Klingt durchaus plausibel - aber erzählen Sie mir nicht nochmal, Sie wollten sich nicht in "wilde Spekulationen ergehen". ;-)

Die Frage nach der Intention von Geheimdiensten zum mutmaßlichen Internet-Filtern ist müßig. Natürlich stecken da die unterschiedlichsten Interessen dahinter, und Wissen ist nun mal Macht, und Macht verheißt Kontrolle, soll sexy sein, und korrumpiert bekanntermaßen. Wenn die parlamentarische Kontrolle eines Geheimdienstes erst abgeschafft ist (hats die eigentlich wirklich mal in nennenswertem Umfang gegeben?) neigt das Gebilde dazu, sich insbesondere im Verein mit gewogenen Politikern und Lobbyisten zu verselbständigen.
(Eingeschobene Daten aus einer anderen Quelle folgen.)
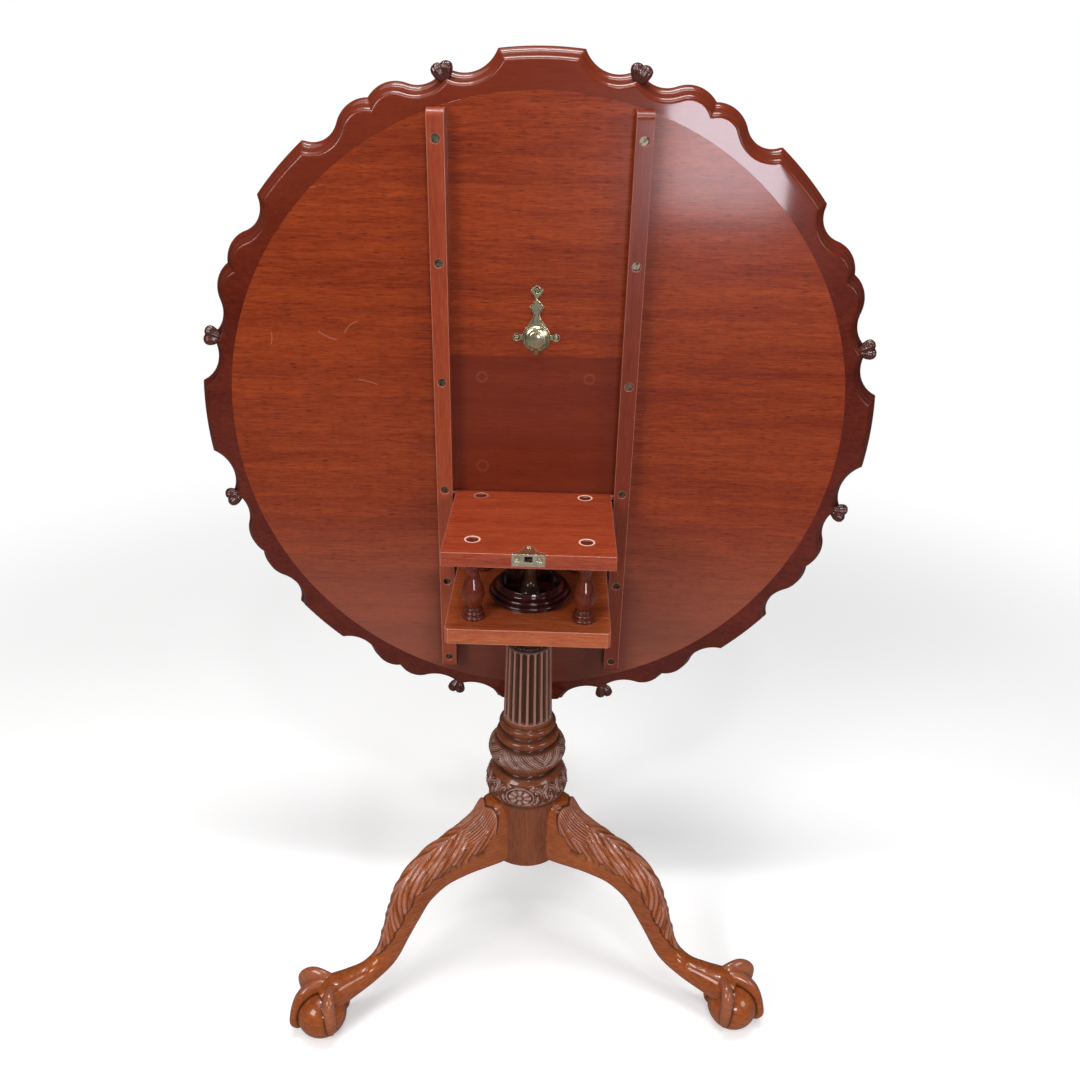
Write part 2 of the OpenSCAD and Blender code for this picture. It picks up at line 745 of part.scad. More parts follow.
strike_drop = 15;
strike_tab = 25;
strike_hole_w = 9.6;
strike_hole_h = 7.4;
strike_hole_z = cage_top - 6.2;
strike_screw_r = 1.1;
strike_screw_len = 9;

// Outline of the flange on the block's top, grown by g
module strike_top_outline(g) {
    half = strike_w / 2 + g;
    polygon([
        [-half, -g], [half, -g], [half, 4.5 + g], [half - 6, 6 + g], [half - 11, 11 + g],
        [4 + g, strike_tab - 2.5 + g], [0, strike_tab + g], [-4 - g, strike_tab - 2.5 + g],
        [11 - half, 11 + g], [6 - half, 6 + g], [-half, 4.5 + g]]);
}

// Frames whose +Z points out of the plate at each of its three screws
module strike_screw_places() {
    front = -block_d / 2;
    translate([0, front + strike_tab - 7.5, cage_top])
        children();
    for (x = [-strike_w / 2 + 6, strike_w / 2 - 6])
        translate([x, front, strike_hole_z])
            rotate([90, 0, 0])
                children();
}

module strike_plate() {
    front = -block_d / 2;
    color(brass)
        difference() {
            union() {
                translate([-strike_w / 2, front, cage_top - strike_drop])
                    cube([strike_w, brass_t, strike_drop]);
                translate([0, front, cage_top - brass_t])
                    linear_extrude(brass_t)
                        strike_top_outline(0);
            }
            translate([-strike_hole_w / 2, front - cut, strike_hole_z - strike_hole_h / 2])
                cube([strike_hole_w, brass_t + 2 * cut, strike_hole_h]);
            strike_screw_places()
                translate([0, 0, -brass_t - cut])
                    cylinder(r1 = strike_screw_r + slack, r2 = strike_screw_r + slack + brass_t + cut,
                        h = brass_t + cut, $fn = 24);
        }
}

module strike_screws() {
    color(brass)
        strike_screw_places()
            wood_screw(strike_screw_r + brass_t - slack, strike_screw_r, brass_t, strike_screw_len - 1);
}

// ---- catch -------------------------------------------------------------------------

catch_screw_r = 1.2;
catch_screw_len = 9;
catch_screw_places = [[0, catch_up], [-catch_ear_x, catch_ear_up], [catch_ear_x, catch_ear_up]];
shield_up = catch_ear_up;
shield_t = 8;
diamond_up = catch_up - 20;
spring_len = 15;
spring_r = 1.7;
guide_w = 5;
lug_t = 2.5;
nose_bite = 3;

// Outline shared by the base plate and the shield: pear, stem and diamond, grown by g
module pear_outline(g) {
    union() {
        translate([0, shield_up])
            circle(r = shield_r + g, $fn = 64);
        polygon([[-shield_r * 0.86 - g, shield_up + shield_r * 0.5], [shield_r * 0.86 + g, shield_up + shield_r * 0.5],
            [4.6 + g, shield_up + shield_r + 6], [2.6 + g, diamond_up - 8], [8.4 + g, diamond_up],
            [0, diamond_up + 9.5 + g], [-8.4 - g, diamond_up], [-2.6 - g, diamond_up - 8],
            [-4.6 - g, shield_up + shield_r + 6]]);
    }
}

// Base plate with a finial and two ears, each with its screw
module catch_plate() {
    color(brass)
        on_top()
            difference() {
                union() {
                    linear_extrude(brass_t)
                        union() {
                            pear_outline(0.8);
                            translate([0, catch_up])
                                circle(r = 5.2, $fn = 32);
                            polygon([[-8, catch_up], [0, catch_up - 12], [8, catch_up], [0, catch_up + 6.4]]);
                            for (side = [-1, 1])
                                translate([side * catch_ear_x, catch_ear_up])
                                    circle(r = 5, $fn = 32);
                            translate([-catch_ear_x, catch_ear_up - 3])
                                square([2 * catch_ear_x, 6]);
                        }
                    // lug that the spring pushes from
                    translate([-guide_w / 2, shield_up - 9 + spring_len, brass_t])
                        cube([guide_w, lug_t, 3.6]);
                }
                for (p = catch_screw_places)
                    translate([p.x, p.y, -cut])
                        cylinder(r1 = catch_screw_r + slack, r2 = catch_screw_r + slack + brass_t + cut,
                            h = brass_t + cut, $fn = 24);
            }
}

module catch_screws() {
    color(brass)
        on_top()
            for (p = catch_screw_places)
                translate([p.x, p.y, brass_t])
                    rotate([0, 0, 20 + p.x])
                        wood_screw(catch_screw_r + brass_t - slack, catch_screw_r, brass_t,
                            brass_t + catch_screw_len - 1);
}

// Sliding shield with its thumb-piece and the bolt's nose, hollow over the spring
module catch_bolt() {
    base = brass_t + seat_gap;
    nose_tip = block_d / 2 - nose_bite;
    nose_low = cage_top + panel_gap - strike_hole_z - nose_h / 2 - base;
    nose_high = nose_low + nose_h;
    nose_len = shield_up - nose_tip - 9;
    color(brass)
        on_top()
            difference() {
                union() {
                    translate([0, 0, base])
                        linear_extrude(2)
                            pear_outline(0);
                    translate([0, shield_up, base + 2])
                        intersection() {
                            translate([0, 0, shield_t - 3 - shield_r * 1.5])
                                sphere(r = shield_r * 1.5, $fn = 64);
                            cylinder(r = shield_r - 1.5, h = shield_t, $fn = 64);
                        }
                    translate([-nose_w / 2, nose_tip, base])
                        rotate([90, 0, 90])
                            linear_extrude(nose_w)
                                polygon([[0, nose_low], [nose_len, nose_low], [nose_len, nose_high],
                                    [3, nose_high], [0, nose_low + 1.5]]);
                }
                // room for the spring and its lug
                translate([-guide_w / 2 - side_gap, shield_up - 9, base - cut])
                    cube([guide_w + 2 * side_gap, spring_len + lug_t + panel_gap, cut + 3.8]);
            }
}

// Compression spring between the lug and the shield's lower wall
module catch_spring() {
    turns = 7;
    sides = 5;
    per_turn = 12;
    wire = 0.35;
    n = turns * per_turn;
    len = spring_len - 2 * slack;
    points = [for (i = [0:n]) for (j = [0:sides - 1])
        let (a = i * 360 / per_turn, b = j * 360 / sides, r = spring_r - wire + wire * cos(b))
        [r * cos(a), -len / 2 + wire + (len - 2 * wire) * i / n + wire * sin(b), r * sin(a)]];
    faces = [for (i = [0:n - 1]) for (j = [0:sides - 1])
        let (a = i * sides + j, b = i * sides + (j + 1) % sides)
        each [[a, b + sides, a + sides], [a, b, b + sides]]];
    color(steel)
        on_top()
            translate([0, shield_up - 9 + spring_len / 2, brass_t + seat_gap + spring_r])
                polyhedron(points, concat(faces, [[for (j = [sides - 1:-1:0]) j],
                    [for (j = [0:sides - 1]) n * sides + j]]));
}

// ---- assembly ----------------------------------------------------------------------

pillar();
leg(0);  // leg_left
leg(1);  // leg_right
leg(2);  // leg_back
collar();
collar_wedge();
upper_block();
lower_block();
baluster(-baluster_x, -baluster_y);  // baluster_front_left
baluster(baluster_x, -baluster_y);  // baluster_front_right
baluster(-baluster_x, baluster_y);  // baluster_back_left
baluster(baluster_x, baluster_y);  // baluster_back_right
strike_plate();
strike_screws();
top_board();
rim_segment(0);  // rim_segment_1
rim_segment(1);  // rim_segment_2
rim_segment(2);  // rim_segment_3
rim_segment(3);  // rim_segment_4
rim_segment(4);  // rim_segment_5
rim_segment(5);  // rim_segment_6
rim_segment(6);  // rim_segment_7
rim_segment(7);  // rim_segment_8
batten(-1);  // batten_left
batten(1);  // batten_right
batten_screws();
catch_plate();
catch_screws();
catch_spring();
catch_bolt();
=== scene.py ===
import bpy, math
import numpy as np
from mathutils.kdtree import KDTree
from mathutils import Vector, Matrix


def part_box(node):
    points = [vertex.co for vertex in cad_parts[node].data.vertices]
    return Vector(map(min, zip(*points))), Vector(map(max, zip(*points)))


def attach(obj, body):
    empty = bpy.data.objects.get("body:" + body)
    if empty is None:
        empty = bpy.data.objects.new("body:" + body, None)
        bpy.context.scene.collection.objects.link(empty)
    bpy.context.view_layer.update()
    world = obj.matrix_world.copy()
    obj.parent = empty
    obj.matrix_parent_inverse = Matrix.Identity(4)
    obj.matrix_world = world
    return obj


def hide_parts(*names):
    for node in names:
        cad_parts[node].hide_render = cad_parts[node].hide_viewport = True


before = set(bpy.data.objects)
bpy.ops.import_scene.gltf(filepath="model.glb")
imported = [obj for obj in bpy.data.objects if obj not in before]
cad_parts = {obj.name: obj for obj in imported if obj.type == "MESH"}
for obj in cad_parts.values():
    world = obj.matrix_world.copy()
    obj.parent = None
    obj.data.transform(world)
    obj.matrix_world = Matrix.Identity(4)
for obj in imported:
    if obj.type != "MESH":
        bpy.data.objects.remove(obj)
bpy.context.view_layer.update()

MM = 0.001
sc = bpy.context.scene


def mm_box(node):
    lo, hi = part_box(node)
    return [v / MM for v in lo], [v / MM for v in hi]


board_lo, board_hi = mm_box("top_board")
upper_lo, upper_hi = mm_box("upper_block")
lower_lo, lower_hi = mm_box("lower_block")
PANEL_Y = board_lo[1]
DISC_Z = (board_lo[2] + board_hi[2]) / 2
PANEL_R = (board_hi[2] - board_lo[2]) / 2
FOOT_Z = mm_box("pillar")[0][2]
CAGE_TOP = upper_hi[2]
UPPER_BOTTOM = upper_lo[2]
LOWER_TOP = lower_hi[2]
LOWER_BOTTOM = lower_lo[2]
BASE_TURN = 4.2     # degrees that the legs and the pillar stand turned about the axis
GAP = 0.2           # clearance between a turned part and the block it stands on

# ---------------------------------------------------------------- angles and curves


def cosd(a):
    return math.cos(math.radians(a))


def sind(a):
    return math.sin(math.radians(a))


def unit(a):
    """The unit vector at an angle in degrees."""
    return np.array([cosd(a), sind(a)])


def smooth(x, lo, hi):
    t = np.clip((x - lo) / (hi - lo), 0, 1)
    return t * t * (3 - 2 * t)


def wrap(a):
    return (np.asarray(a) + 180) % 360 - 180


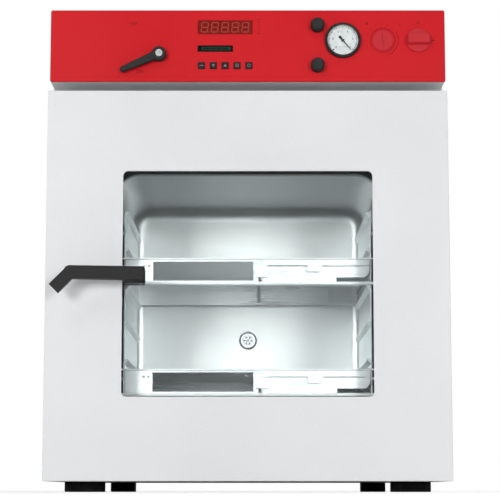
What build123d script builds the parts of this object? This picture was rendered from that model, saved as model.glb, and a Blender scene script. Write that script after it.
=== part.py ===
from build123d import *
from math import cos, radians, sin
import os

# Bench vacuum drying oven. Millimetres, +Z up, front faces -Y, +X to the right of the viewer.
# The origin is under the middle of the oven's box, at the height that the feet stand on.
# Depths are measured from the face of the door, positive towards the back.

# Body
body_width = 634.0
body_depth = 478.5
foot_height = 16.5
sheet = 1.5
casing_corner = 4.0
rear_recess = 8.0

# Control housing and its fascia
panel_gap = 14.5
panel_inset = 2.5
panel_height = 117.0
panel_corner = 3.0
fascia_thickness = 4.0
fascia_margin = 8.0
fascia_step = 0.5

# Door
door_height = 616.0
door_depth = 58.0
door_sheet = 2.0
door_corner = 2.5
door_edge = 1.2
door_flange = 15.0
body_gap = 13.5
window_side = 120.5
window_border = 130.0
window_corner = 8.0
pane_thickness = 4.0
pane_lap = 14.0
surround_clear = 12.0
surround_depth = 36.0
surround_flange = 25.5
spring_height = 3.0
spring_sheet = 0.8
spring_length = 44.0
spring_width = 12.0
vacuum_pane_thickness = 15.0
vacuum_pane_lap = 20.0
vacuum_pane_corner = 20.0
liner_sheet = 1.5
liner_clear = 2.0
clip_length = 30.0
clip_lip = 5.0
clip_foot = 15.0

# Chamber
chamber_side = 109.0
chamber_floor = 89.5
chamber_head = 126.5
chamber_depth = 332.5
chamber_wall = 3.0
chamber_corner = 34.0
chamber_rear_corner = 20.0
flange_width = 26.0
flange_thickness = 5.0
seal_width = 10.0
seal_inset = 3.0
seal_gap = 0.3
port_radius = 10.0
port_height = 163.4
baffle_radius = 16.0
baffle_depth = 6.0
baffle_edge = 3.0
baffle_recess = 2.0
baffle_hole = 1.6
baffle_ring = 6.0
baffle_holes = 6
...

Die Hoffnung die uns bleibt, ist der entgegen jeglichem "James Bond"-Mythos immer wieder dokumentierte, geradezu unglaubliche Dilletantismus, mit dem sich alle Geheimdienste bisher immer selbst ins Knie schießen.

Wortbestätigung des Tages: jyabad
(Geheimdienstbezeichnung für ein nichtssagendes, aber sich irgendwie bedrohlich arabisch anhörendes Wort)

Solon hat gesagt…

"Klingt durchaus plausibel - aber erzählen Sie mir nicht nochmal, Sie wollten sich nicht in "wilde Spekulationen ergehen"."

Och, ich könnte durchaus noch viel wilder rumspekulieren. Und so logisch erscheint mir die Vermutung, dass die Geheimdienste irgendwie von sich aus selbst treibende Kraft sind, eben weiterhin nicht. Mir fällt nur bislang keine schlüssigere Erklärung ein.

Die große Frage ist und bleibt eben für mich: Was hätten die Geheimdienste davon? Was soll das Getue? Ist das Geheimdienstleben nicht schon schwer genug? Warum würden sie mehr Einfluss wollen?

Evident scheint mir nur, dass es ein übergeordnetes Muster gibt, soll heißen: Überall weltweit grassieren unsägliche neue Überwachungspläne, die einer objektiven Analyse hinsichtlich Kosten und Nutzen alle nicht standhalten würden.

Vielleicht sind es ja auch Außerirdische, die ein nach Überwachung süchtigmachendes Virus in der Atmosphäre versprüht haben?

In instabilen Staaten kann ich mir durchaus vorstellen, dass bestimmte Gruppen wie Militär oder Geheimdienste ihre Macht erweitern wollen, weil sie vermutlich zu Recht hoffen, die alleinige Kontrolle über den Staat zu bekommen. In dem Fall wird die Machtausübung dann sicherlich "angenehm". Aber die EU-Staaten und die USA halte ich für zu komplex, als dass einzelne Gruppen wie beispielsweise Geheimdienste hier eine echte Freude dran haben könnten, "durchzuregieren".

Fazit: Einen Einfluss (und zwar sogar einen starken) von Geheimdiensten auf die aktuelle Politik und auf einzelne Politiker, Wirtschaftsunternehmen und Medien halte ich für möglich. Aber das Warum erschließt sich mir nicht wirklich.